お墓参りに必要な道具をもって、お寺にいく。松窓寺。このお墓にお盆におとずれるのははじめて。迎え火は焚かないのがこの寺のスタイルのようだ。おひさまがじりじりと暑いなか、献花して手を合わせる。誰かがさきにきて新しいお花を備えてくれた跡があった。境内の自動販売機でおもわずポカリスエットを買う。
近くの製菓店で粟まんじゅうと水まんじゅうを買って、空き家にもういちど帰る。ここにあるものはやがてぜんぶ捨てられることになるから、ほしいものがあったら本でもなんでも持って帰るといいと母がいう。おばあちゃんが洗濯物を干したあとにいつも慎ましいボリュームで静かに音楽を聴いていた部屋をのぞいてみたら、スケッチブックがあった。古い署名は1988年と刻まれている。最後のページ、果物のスケッチに短い随筆が添えられていた。満八十歳とあるからきっと2012年頃の手だ。残りの人生に自由を感じて生きたいとのぞむこころが、それをさせまいと束縛する力にあらがおうとする詩だった。

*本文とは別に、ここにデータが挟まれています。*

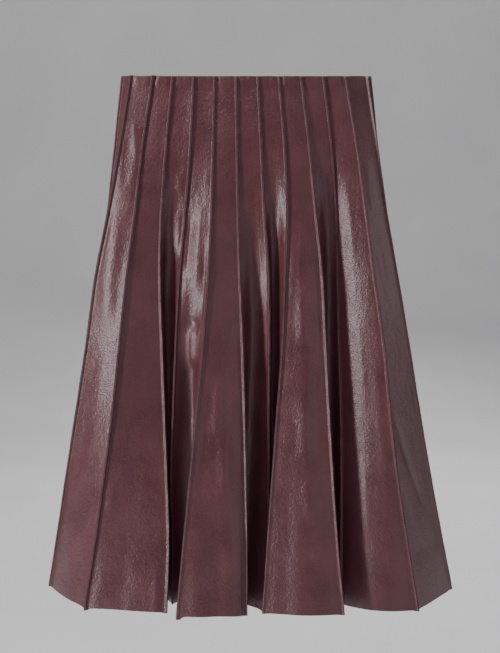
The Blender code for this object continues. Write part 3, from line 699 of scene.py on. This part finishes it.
def gore_surface(gore, rows, columns):
    """(middle surface, outward normals, cloth coordinates, wear) of a gore, with all its relief."""
    plan, heights = gore_grid(gore, rows, columns)
    count = plan.shape[1]
    below = np.repeat(heights[:, None], count, axis=1)
    points = np.dstack((plan, -below))
    steps = np.hypot(*np.diff(plan, axis=1).transpose(2, 0, 1))
    run = np.concatenate((np.zeros((len(heights), 1)), np.cumsum(steps, axis=1)), axis=1)
    first, last = LIP_POINTS, count - 1 - LIP_POINTS
    width = run[:, last] - run[:, first]
    across = np.clip((run - run[:, first : first + 1]) / width[:, None], 0, 1)
    inside = np.zeros(count)
    inside[first : last + 1] = 1
    seam_after = (gore + 1) % GORES
    width = width[:, None]
    from_first, from_last = across * width, (1 - across) * width
    from_seam = np.minimum(from_first, from_last)
    calm = ramp(from_seam / SEAM_CALM)
    lift = (crease_heights(gore, across, below, width) + hide_noise(gore, across, below, width)) * calm
    lift *= ramp(WAIST_START + below / WAIST_HEIGHT)
    puckers = seam_puckers(gore, from_first, below) + seam_puckers(seam_after, from_last, below)
    lift += puckers * ramp(from_seam / PUCKER_START)
    lift += FACING_STEP * (1 - ramp((below - FACING_DEPTH) / FACING_EDGE + 0.5)) * calm
    lift *= inside
    points += surface_normals(points) * lift[:, :, None]
    points[:, :, 2] += hem_wave(gore + across, below)
    nearer_first = from_first < from_last
    points[:, :, 2] += tab_shift(gore, below) * np.exp(-from_first / TAB_REACH) * nearer_first
    points[:, :, 2] += tab_shift(seam_after, below) * np.exp(-from_last / TAB_REACH) * ~nearer_first
    normals = surface_normals(points)
    cloth = np.dstack((run - width / 2 + CLOTH_STEP * gore, -below))
    wear = np.zeros((len(heights), count))
    wear[:, : len(LIP_WEAR)] = LIP_WEAR
    wear[:, -len(LIP_WEAR) :] = LIP_WEAR[::-1]
    return points, normals, cloth, wear


# ---- meshes
def plain_mesh(name, vertices, faces):
    mesh = bpy.data.meshes.new(name)
    mesh.from_pydata(vertices, [], faces)
    mesh.shade_smooth()
    mesh.validate()
    return mesh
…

運転好きの母にハンドルを譲って、高速道路はつかわず鳴子温泉から峠道を越えて秋田県南にはいる道路を選択した。宮城県の最西北に向かうにつれて、大雨が降ったりやんだりを繰り返す。電子制御されたワイパーが予測不能な、躁的な動きをする。なんだこれは! 落ち着かない! とひと笑いするうちに雨は止んだ。長いトンネルを抜けて奥羽山脈の西に出ると快晴だ。エフエムで浄瑠璃かなにかの公演の録音を放送していて、県境の山間だから電波が不安定で、たいがいはホワイトノイズを聞きながらドライブした。

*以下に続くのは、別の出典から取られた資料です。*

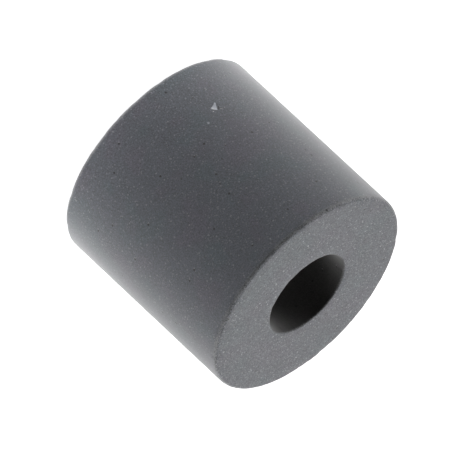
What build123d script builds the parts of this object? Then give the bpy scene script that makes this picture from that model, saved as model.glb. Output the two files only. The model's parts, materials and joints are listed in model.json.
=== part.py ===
from build123d import *
import os

# Solid ferrite cable core: a short thick-walled tube, pressed from ferrite powder and fired.
# Frame: millimetres, +Z up along the bore. The origin is the centre of the lower end face,
# on the bore's axis, so the core stands on z = 0.

# Driving dimensions
outer_diameter = 12.3
bore_diameter = 4.9
core_length = 11.5
outer_rim_radius = 0.2    # rounding where each end face meets the outer wall
bore_rim_radius = 0.12    # rounding where each end face meets the bore

with BuildPart() as ferrite_core:
    # The ring that the pressing die and its core rod give, drawn up to the full length
    with BuildSketch(Plane.XY):
        Circle(outer_diameter / 2)
        Circle(bore_diameter / 2, mode=Mode.SUBTRACT)
    extrude(amount=core_length)

    # Each end face has two round edges: the smaller one is the bore's mouth,
    # the larger one is the outer rim
    rims = ferrite_core.edges().filter_by(GeomType.CIRCLE).group_by(SortBy.RADIUS)
    bore_rims = rims[0]
    outer_rims = rims[-1]
    fillet(outer_rims, radius=outer_rim_radius)
    fillet(bore_rims, radius=bore_rim_radius)

ferrite_core.part.label = "ferrite_core"

os.makedirs("parts", exist_ok=True)
export_step(ferrite_core.part, "parts/ferrite_core.step")
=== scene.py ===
import json
import math

import bpy
from mathutils import Matrix, Vector


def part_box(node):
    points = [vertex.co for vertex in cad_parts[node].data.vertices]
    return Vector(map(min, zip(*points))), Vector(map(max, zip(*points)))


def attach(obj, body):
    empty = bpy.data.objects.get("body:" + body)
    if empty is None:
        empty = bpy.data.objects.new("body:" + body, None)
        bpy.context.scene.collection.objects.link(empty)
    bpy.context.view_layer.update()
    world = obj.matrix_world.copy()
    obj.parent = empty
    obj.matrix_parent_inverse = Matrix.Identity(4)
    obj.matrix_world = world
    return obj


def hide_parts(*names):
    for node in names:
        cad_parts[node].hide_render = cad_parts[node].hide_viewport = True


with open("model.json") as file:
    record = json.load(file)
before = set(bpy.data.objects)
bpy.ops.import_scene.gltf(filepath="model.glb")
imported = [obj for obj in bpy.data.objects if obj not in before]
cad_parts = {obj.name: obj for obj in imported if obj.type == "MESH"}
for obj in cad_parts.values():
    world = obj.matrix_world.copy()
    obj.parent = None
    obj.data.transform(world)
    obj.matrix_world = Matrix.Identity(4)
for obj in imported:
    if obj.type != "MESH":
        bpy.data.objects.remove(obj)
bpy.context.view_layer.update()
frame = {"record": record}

# Looks of the solid ferrite cable core: one pressed and fired ring of grey ferrite, standing on its
# lower end face. Metres, +Z up along the bore, as in the CAD model.

MM = 0.001

# ---------------------------------------------------------------- sizes of the core

lowest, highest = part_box("ferrite_core")
mounts = {mount["name"]: mount for mount in frame["record"]["mounts"]}
outer_radius = mounts["outer_wall"]["dims"]["r_mm"] * MM
bore_radius = mounts["cable_bore"]["dims"]["r_mm"] * MM
core_length = highest.z - lowest.z
outer_rim_radius = (core_length - mounts["outer_wall"]["dims"]["length_mm"] * MM) / 2
bore_rim_radius = (core_length - mounts["cable_bore"]["dims"]["length_mm"] * MM) / 2
middle = (lowest + highest) / 2

# The one chip in the outer wall: its bearing round the core, counted from +X, its height, and how
# far it leans on the wall. It shows as a pale three-cornered fleck that widens along its lean, which
# goes upwards and round the wall.
chip_bearing = math.radians(-126.9)
chip_height = 2.96 * MM
chip_lean = math.radians(43.0)
chip_radius = 0.25 * MM
chip_depth = 0.05 * MM
outwards = Vector((math.cos(chip_bearing), math.sin(chip_bearing), 0.0))
round_the_wall = Vector((-math.sin(chip_bearing), math.cos(chip_bearing), 0.0))
upwards = Vector((0.0, 0.0, 1.0))
chip_centre = outer_radius * outwards + chip_height * upwards
chip_across = math.cos(chip_lean) * upwards - math.sin(chip_lean) * round_the_wall
chip_along = math.sin(chip_lean) * upwards + math.cos(chip_lean) * round_the_wall


# ---------------------------------------------------------------- node trees in plain arithmetic

class Term:
    """A socket that arithmetic can be written on. Every operation adds one node to its tree."""

    def __init__(self, graph, socket):
        self.graph = graph
        self.socket = socket

    def math(self, operation, *values):
        return self.graph.add("ShaderNodeMath", {"operation": operation}, dict(enumerate(values)))

    def __add__(self, other):
        return self.math("ADD", self, other)

    def __radd__(self, other):
        return self.math("ADD", other, self)

    def __sub__(self, other):
        return self.math("SUBTRACT", self, other)

    def __rsub__(self, other):
        return self.math("SUBTRACT", other, self)

    def __mul__(self, other):
        return self.math("MULTIPLY", self, other)

    def __rmul__(self, other):
        return self.math("MULTIPLY", other, self)

    def __truediv__(self, other):
        return self.math("DIVIDE", self, other)

    def __gt__(self, other):
        return self.math("GREATER_THAN", self, other)

    def __neg__(self):
        return self.math("MULTIPLY", self, -1.0)

    def size(self):
        return self.math("ABSOLUTE", self)

    def at_least(self, other):
        return self.math("MAXIMUM", self, other)

    def at_most(self, other):
        return self.math("MINIMUM", self, other)

    def ramp(self, start, end):
        """0 before start and 1 after end, with a soft rise between; start may be the larger."""
        return self.graph.add("ShaderNodeMapRange", {"interpolation_type": "SMOOTHSTEP"},
                              {"Value": self, "From Min": start, "From Max": end})


class Graph:
    """Adds nodes to one node tree."""

    def __init__(self, tree):
        self.tree = tree

    def add(self, kind, settings=None, inputs=None, output=0):
        """A node of that kind, with its settings, then its inputs. Gives one output, or all if None."""
        node = self.tree.nodes.new(kind)
        for name, value in (settings or {}).items():
            setattr(node, name, value)
        for key, value in (inputs or {}).items():
            self.feed(self.find(node.inputs, key), value)
        if output is None:
            return node
        return Term(self, self.find(node.outputs, output))

    def find(self, sockets, key):
        usable = [socket for socket in sockets if socket.enabled]
        if isinstance(key, int):
            return usable[key]
        return next(socket for socket in usable if socket.name == key)

    def feed(self, socket, value):
        if isinstance(value, Term):
            self.tree.links.new(value.socket, socket)
        else:
            socket.default_value = value

    def vector(self, operation, *values, output=0):
        return self.add("ShaderNodeVectorMath", {"operation": operation}, dict(enumerate(values)), output)

    def length(self, vector):
        return self.vector("LENGTH", vector, output="Value")

    def scaled(self, vector, amount):
        return self.add("ShaderNodeVectorMath", {"operation": "SCALE"}, {0: vector, "Scale": amount})

    def blend(self, amount, first, second):
        """Colour that goes from first to second as amount goes from 0 to 1."""
        return self.add("ShaderNodeMix", {"data_type": "RGBA"},
                        {"Factor": amount, "A": first, "B": second}, "Result")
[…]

市内にでて、母校のある街のバイパス沿いの南部家敷で天ざるをたべた。仙北の実家までの道を走って、夕方にもならないうちに着いた。
家は家具がめっきり捨てられて減ってすっきりして、代わりにあたらしい遊具や生活機材が導入されていた。だれも掃除をしないから畳のうえに髪の毛や小さなゴミが散らかっていた。もので埋め尽くされているわけではないけれど、足のやり場に気をつけないで歩くことができなかった。ひとまず八畳間ひとつだけ掃除機をかけた。

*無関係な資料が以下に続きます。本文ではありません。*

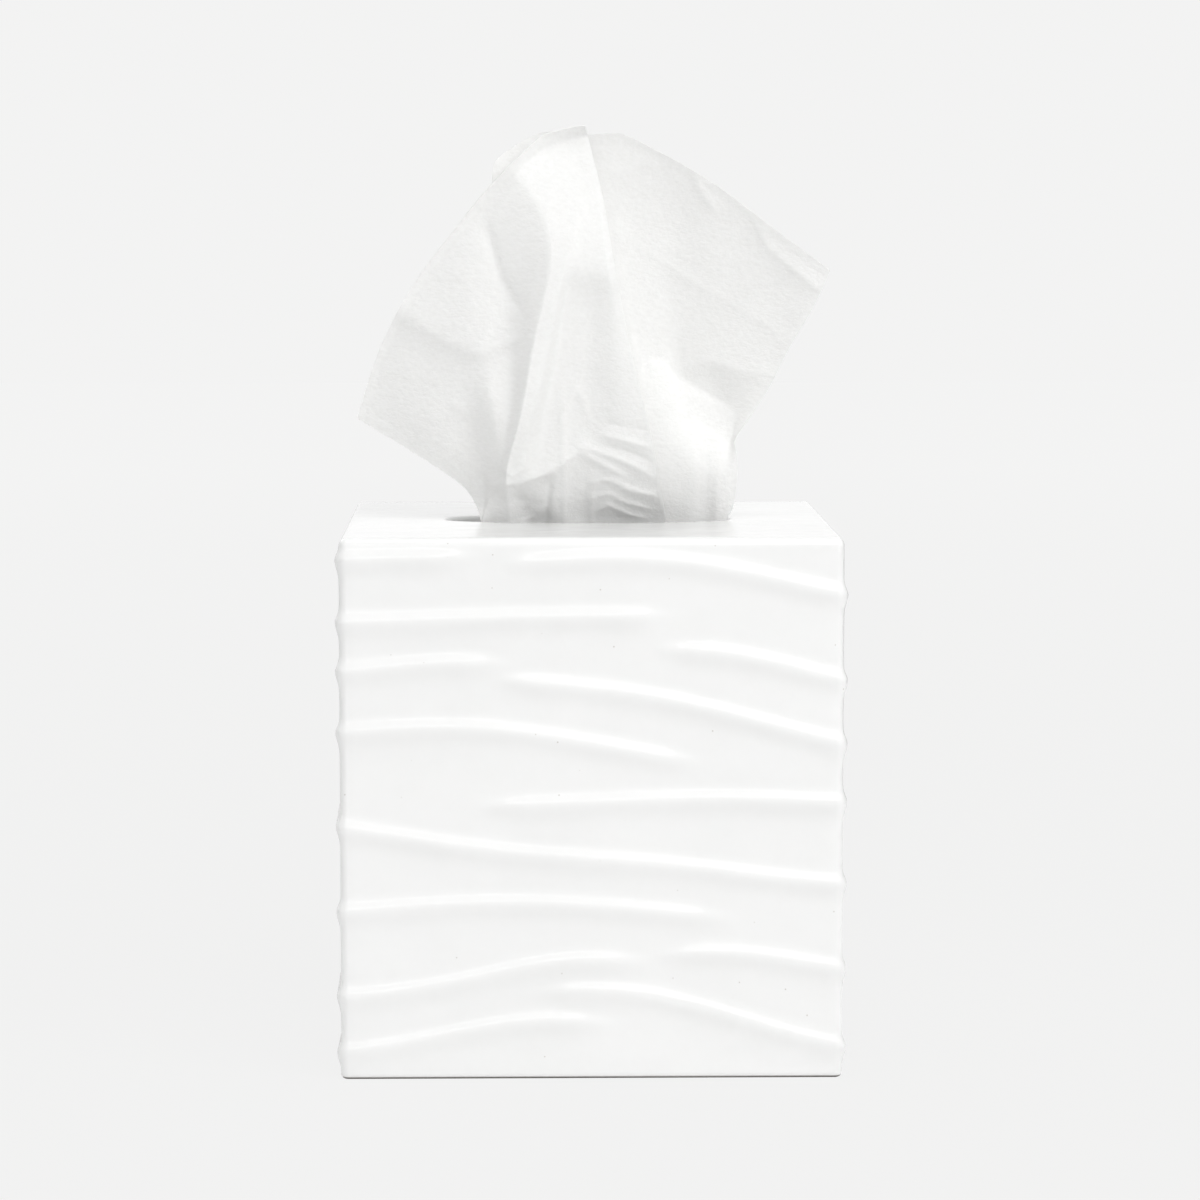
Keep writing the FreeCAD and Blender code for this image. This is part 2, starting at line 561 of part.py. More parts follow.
def offset_row(row, distance):
    """The row moved sideways, square to itself as seen from above, with mitred corners."""
    moved = []
    for number, here in enumerate(row):
        before = row[max(number - 1, 0)]
        after = row[min(number + 1, len(row) - 1)]
        back = (here - before) if number else (after - here)
        ahead = (after - here) if number < len(row) - 1 else (here - before)
        normals = [Vector(step.y, -step.x, 0).normalize() for step in (back, ahead)]
        middle = (normals[0] + normals[1]).normalize()
        stretch = min(1 / middle.dot(normals[0]), LONGEST_MITRE)
        moved.append(here + middle * distance * stretch)
    return moved


def facets(row, next_row):
    """Two flat triangles for each step between two rows of points."""
    made = []
    for number in range(len(row) - 1):
        corners = (row[number], row[number + 1], next_row[number + 1], next_row[number])
        for three in (corners[:3], (corners[0], corners[2], corners[3])):
            made.append(Part.Face(Part.makePolygon([*three, three[0]])))
    return made


def raised_tissue():
    """The first sheet: half still folded flat on the stack, half drawn up through the slit and the mouth."""
    rows = fold_rows()
    half = size("sheet_thickness") / 2
    front = [offset_row(row, half) for row in rows]
    back = [offset_row(row, -half) for row in rows]
    faces = facets(front[0], back[0]) + facets(front[-1], back[-1])
    for end in (0, -1):
        faces += facets([row[end] for row in front], [row[end] for row in back])
    for side in (front, back):
        for row, next_row in zip(side, side[1:]):
            faces += facets(row, next_row)
    shell = Part.makeShell(faces)
    shell.sewShape()
    drawn_up = Part.Solid(shell)
    if drawn_up.Volume < 0:
        drawn_up.reverse()
    leaf = Part.makeBox(
        size("stack_width"),
        size("leaf_depth") + LEAF_MARGIN,
        size("sheet_thickness"),
        Vector(-size("stack_width") / 2, -LEAF_MARGIN, 2 * size("board") + size("stack_height")),
    )
    tissue = doc.addObject("Part::Feature", "raised_tissue")
    tissue.Shape = drawn_up.fuse(leaf)
    tissue.Placement = Placement()
    return tissue


# ---------------------------------------------------------------- build, check and write

SUB_PARTS = {
    "holder": holder(),
    "carton": carton(),
    "slit_film": slit_film(),
    "tissue_stack": tissue_stack(),
    "raised_tissue": raised_tissue(),
}
for label, sub_part in SUB_PARTS.items():
    sub_part.Label = label
doc.recompute()

failed = [item.Name for item in doc.Objects if {"Invalid", "Error"} & set(item.State)]
if failed:
    raise RuntimeError(f"failed: {failed}")
os.makedirs("parts", exist_ok=True)
for label, sub_part in SUB_PARTS.items():
    shape = sub_part.Shape
    if shape.isNull() or not shape.isValid() or len(shape.Solids) != 1:
        raise RuntimeError(f"{label} is not one good solid")
    shape.exportStep(f"parts/{label}.step")
    box = shape.BoundBox
    print(f"{label}: {shape.Volume / 1000:.1f} cm3, {len(shape.Faces)} faces, top at {box.ZMax:.2f}")
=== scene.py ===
import math

import bmesh
import bpy
import numpy as np
from mathutils import Matrix, Vector


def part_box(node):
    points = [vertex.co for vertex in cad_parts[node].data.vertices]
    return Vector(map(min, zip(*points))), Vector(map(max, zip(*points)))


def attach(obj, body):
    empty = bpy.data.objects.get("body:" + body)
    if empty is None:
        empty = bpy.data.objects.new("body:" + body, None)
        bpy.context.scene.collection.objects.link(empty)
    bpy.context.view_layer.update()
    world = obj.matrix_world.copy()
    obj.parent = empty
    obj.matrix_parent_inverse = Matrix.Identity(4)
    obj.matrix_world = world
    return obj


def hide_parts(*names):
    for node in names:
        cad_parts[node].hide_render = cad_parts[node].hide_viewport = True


# A glazed ceramic tissue box holder with rippled walls, over a carton of tissues. Metres, +Z up, front at -Y.
# The tables below are in millimetres, as the CAD's are; MM brings them to metres.

MM = 0.001
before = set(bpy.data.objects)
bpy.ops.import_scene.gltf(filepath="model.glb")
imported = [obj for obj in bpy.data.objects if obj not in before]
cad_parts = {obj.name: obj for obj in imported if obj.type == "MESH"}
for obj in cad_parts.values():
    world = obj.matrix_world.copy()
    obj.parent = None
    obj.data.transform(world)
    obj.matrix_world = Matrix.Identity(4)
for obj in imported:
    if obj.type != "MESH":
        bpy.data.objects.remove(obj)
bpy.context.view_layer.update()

STACK_LOW, STACK_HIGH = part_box("tissue_stack")
FILM_LOW, FILM_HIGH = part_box("slit_film")


# -------- node helpers


def new_material(name):
    material = bpy.data.materials.new(name)
    material.use_nodes = True
    material.node_tree.nodes.clear()
    return material, material.node_tree


def surfaced(material, shader):
    """The material with a shader at its output."""
    add_node(material.node_tree, "ShaderNodeOutputMaterial", Surface=shader)
    return material


def feed(tree, socket, value):
    """Link an input socket to another node's output, or give it a plain value."""
    if isinstance(value, bpy.types.NodeSocket):
        tree.links.new(value, socket)
    else:
        socket.default_value = value


def add_node(tree, kind, *numbered, **named):
    """A node with its properties set, and its input sockets fed by name or in their order."""
    node = tree.nodes.new(kind)
    for key, value in named.items():
        if hasattr(node, key):
            setattr(node, key, value)
        else:
            feed(tree, node.inputs[key.replace("_", " ")], value)
    for socket, value in zip(node.inputs, numbered):
        feed(tree, socket, value)
    return node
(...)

お墓参り。お花をそなえて迎え火を炊いた。お経をあげてもらった。あっけなく終わった。幼稚園に通っていたときのこと、きょうだいみんなでここやってきてヒグラシが鳴くのを聞いたことを思い出して、いろんなものが小さく懐かしくみえた。
回転寿司にでもいきましょうかと向かってみたら、持ち帰りの営業しかしていなかった。代わりに寄ったスーパーで「おかえりなさい」とお盆の家族だんらんをうながすセールをやっていて、まるでクリスマスみたいに豪華なオードブルとかお惣菜の詰め合わせが並んでいた。お寿司のセットとお漬物をえらんで夕飯にする。湿気がすさまじくて夕方までは外にいてメガネは曇るし汗は止まらなかったけれど、夜にはエアコンがなくても気持ちよく眠れる気候になった。
翌朝。お惣菜のお稲荷さんをつまむ。お坊さんがやってきて、家の仏壇に般若心経をあげてくれる。「ギャーテーギャーテー」に休符なしでなだれこんで「ボシソワカ般若心経」の前に一呼吸あけているのが新鮮だった。いい読経だった。
お坊さんを見送ったら、一日分のゴミを片付けて宮城に帰る。家を出たあとで、ああ仏壇の花を引き上げるのを忘れてしまった、ああお墓で迎え火の後片付けを忘れてしまった、とあれこれ忘れ物を思い出した。が、どうにもならない。
道の駅に寄っては休憩して、昼過ぎには大崎につく。ファミレスで最後の休憩を済ませたら、駅前で給油をしてレンタカーを返す。平日水曜日だけれどユーターンラッシュのピークに重なってしまったらしい。母とは別々の新幹線をとって、なんとかおたがい指定席をひとつずつ確保して、東京に帰った。